The answer is longer and requires more formatting than can fit in a comment, so I’m responding here. If you enjoy the film, that’s fine, I can’t argue with that. But don’t go around saying the physics is sound because that will start a fight.

And it’s not just the physics. I don’t want to post spoilers this soon. but here are a few examples from early on:
  • My computer has biometric login. A few decades from now, that will still be possible and far more ubiquitous. You can’t just steal someone’s key card and use it to make off with valuable equipment.
  • For that matter, you can’t make a fake ID tag. It’s in the freaking computer, and anyway the computer can recognize your face. Especially in China.
  • The Sun doesn’t change appreciably in the span of a few centuries. Especially not because of climate change on Earth.
  • Planets do not have “gravity spikes”. That’s why they’ve been in the same orbits for billions of years.
  • Fifteen years is a ridiculous amount of time to work in space without switching out the personnel. They have supply runs. What the hell?
  • The stated purpose of the station is absurd. It’s supposed to provide communication for the people on the Earth? I mean obviously they can’t have regular communication satellites in orbit, but everyone lives under the engines, which are on the opposite site of the planet from the station. They need a complete ground communication network to talk to the station, and if they have that, they don’t need the station for communication, do they?
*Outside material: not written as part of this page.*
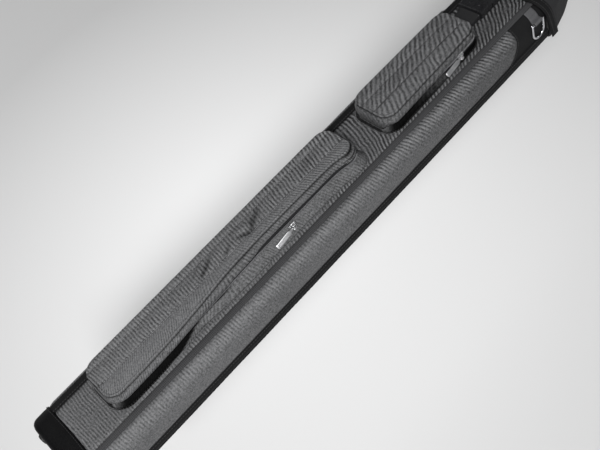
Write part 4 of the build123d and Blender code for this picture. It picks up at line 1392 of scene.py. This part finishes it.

  • The other purpose of the station is navigation. The what? What navigation can they do from there that can’t equally well be done from the leading end of the planet? Especially since that part of the Earth would have practically total vacuum, excellent for observation, and lots of rock for protection from cosmic rays and micrometeorites.
  • You can’t move the Earth by mounting fusion engines on the planet and using the local rock for fuel. There are several reasons for this.
    1. The Earth isn’t a boulder; it has a chewy center under a relatively thin crust. The crust isn’t terribly stable once you start pushing on one side of the planet hard enough to move it. Not a comfy place to live.
    2. There’s not enough local rock, you can’t just scoop it up — at least not enough to keep going for years let alone centuries. You’d have to mine it and bring it in from far away.
    3. How much fuel would you need? People who study realistic fusion engines for space travel talk about fuel in the neighborhood of 90% of the total vehicle weight. The planet moving project is in less of a hurry, so let’s say they only need to burn 70% of the Earth as fuel. During the couple hundred years of acceleration, you’d need to mine, say, 47% of the Earth’s mass to use as fuel (you need less for deceleration because by that time you have less mass to decelerate). So that’s 2,820,000,000,000,000,000,000 metric tonnes, over 200 years, or just 14,100,000,000,000,000,000‬ tonnes per year. For comparison, the total output of all mineral mining currently is about 3,600,000,000 tonnes per year (and that’s 98% sand and similar loose stuff).  To fuel those engines, we’d have to increase our mining activity by a factor of 4 million. And we’d run out of loose stuff pretty quickly. We’re talking solid rock, baby. We’d need to increase solid rock mining production by a factor of 200 million. And magma. Ever mined magma? Wear good boots.
    4. To put these numbers into perspective, the population of the US is around 300 million. I don’t remember what proportion survive the original disaster but let’s say 150 million. More than one person works in solid rock mining in the US. We need to multiply that workforce by 200 million. Do the math.
    5. I know, these engines are different. They burn a different, heavier fuel. However, they also have to move a heavier fuel supply, so it’s pretty much a wash. Still, maybe I’m wrong. Say the fusion engines of 25 years from now are 1,000 times more efficient than those of today. You’d only have to up the mining production by a factor of 200,000. And still grow food, make air, raise kids, etc.
    6. In summary, you’d need somewhat more fuel than you could move with a few dozen trucks and a few shovel cranes per engine.
  • Repair parts for the vitally important engine are kept hundreds of miles away?
  • The big engines on the equator are especially stupid. What are they supposed to do? We don’t need thrust in that direction.
  • Nobody wants to live right under a tremendous fusion reactor whose PURPOSE is to spew out radiation in unbelievable quantities.

I am done. I could say more but I think I’ve made my point.